Wakil Ketua Umum Kamar Dagang dan Industri Indonesia (Kadin) bidang Kelautan dan Perikanan Yugi Prayonto mengemukakan bahwa ekspor benih lobster sejatinya tak akan dilakukan terus-menerus.
Soal giat ekspor yang dilakukan oleh sejumlah perusahaan tanpa rekam jejak budidaya dalam dua bulan terakhir, dia berujar bahwa perusahaan tersebut bisa bekerja sama atau berinvestasi dalam pengembangan budidaya lobster.
“Soal daya saing dan ekspor yang menguntungkan Vietnam itu tidak benar juga. Kita memang perlu belajar supaya survival rate [benur sampai dewasa] bisa sampai 70 persen seperti mereka, sekarang masih 30 persen,” ujar Yugi.
Ekspor benur sejatinya bisa menjadi momentum bagi Indonesia untuk menggenjot kemampuan budidaya dalam negeri. Namun hal tersebut tentu tak bisa dilakukan semudah membalikkan telapak tangan.
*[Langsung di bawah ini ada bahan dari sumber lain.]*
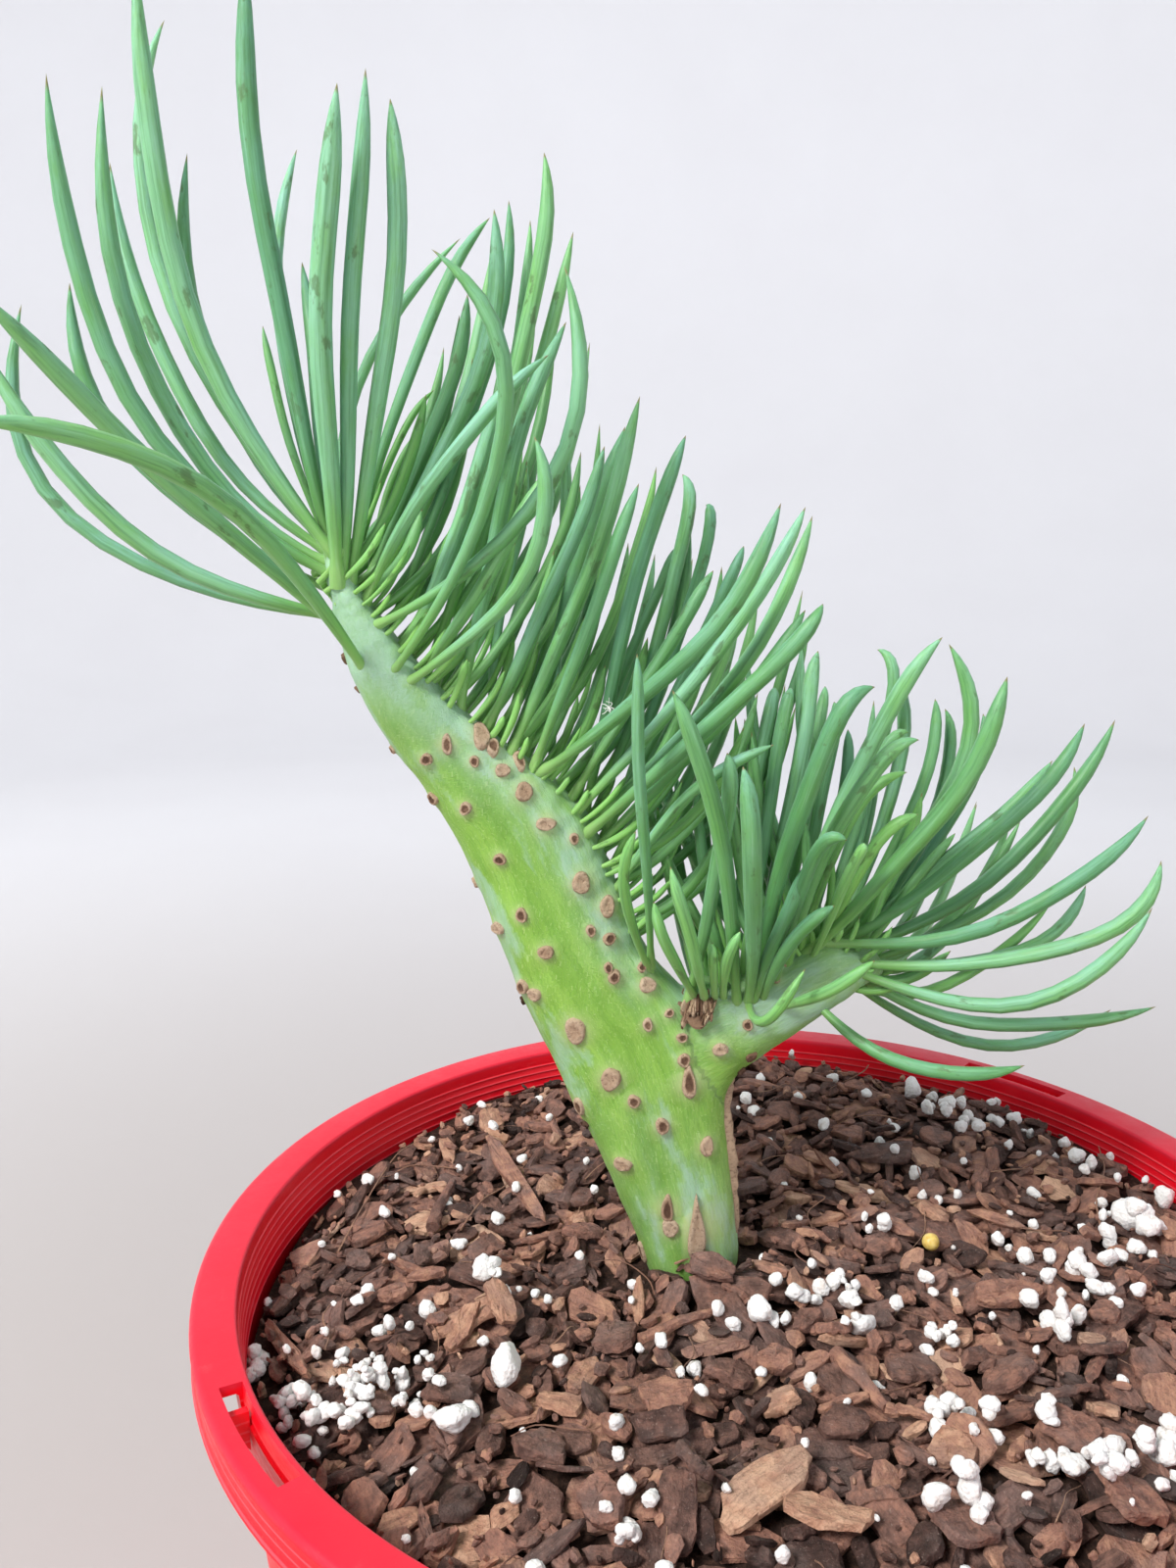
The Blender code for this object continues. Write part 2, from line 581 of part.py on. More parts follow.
def leaf_radius(share):
    """The leaf's radius along its length: narrow at the root, full in the middle, drawn to a point."""
    if share < LEAF_FULL_FROM:
        swell = sin(share / LEAF_FULL_FROM * tau / 4)
        return LEAF_RADIUS * (LEAF_ROOT_SHARE + (1.0 - LEAF_ROOT_SHARE) * swell)
    if share < LEAF_FULL_TO:
        return LEAF_RADIUS
    return LEAF_RADIUS * (1.0 - ((share - LEAF_FULL_TO) / (1.0 - LEAF_FULL_TO)) ** LEAF_POINTING)


def leaf_mesh(name, root, middle, tip, girth):
    """A tapered round leaf along the arc through three points, its root sunk into the stem."""
    bend = 2 * middle - (root + tip) / 2
    side = unit(np.cross(bend - root, tip - bend))
    is_long = np.linalg.norm(tip - root) > LONG_LEAF
    rings = []
    for share in LONG_STATIONS if is_long else SHORT_STATIONS:
        point = (1 - share) ** 2 * root + 2 * share * (1 - share) * bend + share ** 2 * tip
        heading = unit((1 - share) * (bend - root) + share * (tip - bend))
        if share == 0.0:
            point = point - heading * LEAF_SINK
        upward = np.cross(heading, side)
        radius = leaf_radius(share) * girth
        rings.append([
            point + radius * (side * cos(tau * k / LEAF_SIDES) + upward * sin(tau * k / LEAF_SIDES))
            for k in range(LEAF_SIDES)
        ])
    return loft(name, rings, tip)


def placed_leaves():
    """Every leaf as (root, middle, tip, girth)."""
    leaves = []
    for leaf in HEAD_LEAVES + CREST_LEAVES + BRANCH_LEAVES:
        spots = (leaf.root, leaf.middle, leaf.tip)
        points = [seen(spot, depth) for spot, depth in zip(spots, leaf.depths)]
        leaves.append((*points, leaf.girth))
    random = np.random.default_rng(SEED)
    for row in LEAF_ROWS:
        line = [seen(spot, row.depth) for spot in row.line]
        for i in range(row.count):
            share = (i + 0.5 + random.uniform(-ROW_JITTER, ROW_JITTER)) / row.count
            run = unit(along(line, min(share + 0.05, 1.0)) - along(line, max(share - 0.05, 0.0)))
            outward = unit(np.array([-run[2], 0.0, run[0]]))
            sideways = random.uniform(-ROW_SIDEWAYS, ROW_SIDEWAYS)
            lean = row.lean * random.uniform(*ROW_LEAN_SPREAD)
            heading = unit(outward + np.array([sideways, lean, 0.0]))
            length = random.uniform(*row.length)
            lift = np.array([0.0, 0.0, row.lift])
            root = along(line, share) - outward * ROW_SINK
            middle = root + length / 2 * unit(heading + lift * ROW_EARLY_LIFT)
            tip = root + length * unit(heading + lift)
            leaves.append((root, middle, tip, random.uniform(*ROW_GIRTH)))
    return leaves


def scar_mesh(name, spot, radius):
    """A blunt bump on the stem's front face, on the sight line through its spot."""
    foot = seen(spot, STEM_RUNGS[0].depth)
    ring = min(stem_rings(STEM_RUNGS), key=lambda r: abs(np.mean([p[2] for p in r]) - foot[2]))
    left, right = ring[STEM_SIDES // 2], ring[0]
    middle, across = (left + right) / 2, unit(right - left)
    offset = np.dot(foot - middle, across) / (np.linalg.norm(right - left) / 2)
    reach = min(abs(offset), 0.97)
    bulge = (1 - reach ** STEM_SQUARENESS) ** (1 / STEM_SQUARENESS)
    centre = seen(spot, middle[1] - (max(p[1] for p in ring) - middle[1]) * bulge)
    outward = unit(across * np.sign(offset) * reach ** 3 + np.array([0.0, -1.0, 0.0]))
    first = unit(np.cross(outward, (0.0, 0.0, 1.0)))
    second = np.cross(first, outward) * SCAR_STRETCH
    spokes = [
        radius * (first * cos(tau * k / SCAR_SIDES) + second * sin(tau * k / SCAR_SIDES))
        for k in range(SCAR_SIDES)
    ]
    levels = ((-SCAR_SINK, 1.0), (SCAR_HEIGHT / 2, 1.0), (SCAR_HEIGHT, SCAR_TOP))
    rings = [
        [centre + outward * rise + spoke * share for spoke in spokes]
        for rise, share in levels
    ]
    return loft(name, rings)


def make_plant(collection):
    """Stem, branch, leaves and scars, grown together in one body."""
    stem = add_object("crested_senecio", loft("stem", buried_rings() + stem_rings(STEM_RUNGS)), collection)
    growth = new_collection("growth")
    add_helper("branch", loft("branch", stem_rings(BRANCH_RUNGS)), growth)
    for i, (root, middle, tip, girth) in enumerate(placed_leaves()):
        add_helper(f"leaf_{i}", leaf_mesh(f"leaf_{i}", root, middle, tip, girth), growth)
    for i, (spot, radius) in enumerate(SCARS):
        add_helper(f"scar_{i}", scar_mesh(f"scar_{i}", spot, radius), growth)
    boolean_with(stem, growth, "UNION")
    return stem


def main():
    clear_scene()
    parts = new_collection("potted_senecio")
    for piece in (make_pot(parts), make_mix(parts), make_plant(parts)):
        finish_piece(piece)


main()
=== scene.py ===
from collections import namedtuple
from math import cos, radians, sin, tau

import bmesh
import bpy
import numpy as np
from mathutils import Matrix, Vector, noise
from mathutils.bvhtree import BVHTree


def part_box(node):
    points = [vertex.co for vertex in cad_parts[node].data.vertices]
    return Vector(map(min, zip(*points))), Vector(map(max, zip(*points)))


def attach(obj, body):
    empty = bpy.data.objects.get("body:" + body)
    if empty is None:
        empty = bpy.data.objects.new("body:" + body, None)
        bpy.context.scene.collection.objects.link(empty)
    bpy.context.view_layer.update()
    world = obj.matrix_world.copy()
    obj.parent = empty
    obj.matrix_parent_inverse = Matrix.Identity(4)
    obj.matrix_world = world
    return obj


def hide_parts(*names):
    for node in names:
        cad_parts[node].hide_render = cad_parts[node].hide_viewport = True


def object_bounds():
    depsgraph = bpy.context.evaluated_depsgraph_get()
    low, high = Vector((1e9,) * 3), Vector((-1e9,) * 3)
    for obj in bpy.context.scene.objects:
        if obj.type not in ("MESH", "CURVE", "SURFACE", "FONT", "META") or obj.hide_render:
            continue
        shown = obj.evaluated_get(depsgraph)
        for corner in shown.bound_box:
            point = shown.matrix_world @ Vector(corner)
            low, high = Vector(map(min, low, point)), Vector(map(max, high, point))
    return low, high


# The looks of a crested senecio in a round plastic pot. The frame's origin is the centre of the
# pot's base, +Z is up and the side that is looked at faces -Y. Lengths are in millimetres, and MM
# turns them into metres.
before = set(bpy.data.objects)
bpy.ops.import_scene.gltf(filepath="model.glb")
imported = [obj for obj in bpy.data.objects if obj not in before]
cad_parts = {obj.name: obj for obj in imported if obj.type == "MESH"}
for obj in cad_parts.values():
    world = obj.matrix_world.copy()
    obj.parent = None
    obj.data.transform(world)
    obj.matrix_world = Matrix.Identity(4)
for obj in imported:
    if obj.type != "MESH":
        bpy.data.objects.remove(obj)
cad_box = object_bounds()

MM = 0.001
SEED = 11
GOLDEN_TURN = radians(137.5)
POT_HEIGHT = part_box("pot")[1].z / MM
RIM_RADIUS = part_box("pot")[1].x / MM

# Pot
RIM_INNER_RADIUS = 92.5
RIM_THICKNESS = 1.8
RIM_ROUNDING = 1.2
RIM_INNER_ROUNDING = 0.6
SKIRT_DEPTH = 7.6
SKIRT_THICKNESS = 1.5
SKIRT_RECESS = 0.45
BEAD_HEIGHT = 1.5
WALL_THICKNESS = 1.5
WALL_TOP_RADIUS = 94.4
BASE_RADIUS = 78.0
BASE_THICKNESS = 2.0
BASE_ROUNDING = 1.0
FLOOR_FILLET = 2.0
POT_STEPS = 192
ROUND_STEPS = 6
RIDGE_COUNT = 6
RIDGE_TOP = 3.2
RIDGE_PITCH = 1.6
RIDGE_WIDTH = 0.3
RIDGE_RISE = 0.2
SLOT_LENGTH = 24.0
SLOT_WIDTH = 3.5
SLOT_RADIUS = 95.3
SLOT_CUT = (-4.0, 2.0)
SLOT_BENDS = 21
SLOT_BEARINGS = (-146.0, 44.5)
GUSSET_PLACES = (-0.62, 0.92)
GUSSET_THICKNESS = 1.3
GUSSET_DROP = 6.5
DRAIN_SIDES = 40
DRAIN_COUNT = 8
DRAIN_RADIUS = 5.0
DRAIN_CIRCLE = 62.0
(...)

Sebagaimana suara berbagai pihak, perlu ada keseriusan dari pemangku kebijakan untuk menjaga kedigdayaan sumber daya alam bahari Nusantara.
Pemerintah pernah menggaungkan negeri ini sebagai poros maritim dunia. Tapi jargon, sebagaimana kalimat lainnya, keluar dari mulut lebih cepat sebelum otak bisa mencerna. Dengan demikian, ihwal kekayaan laut pun menyisakan sengkarut yang kian semrawut.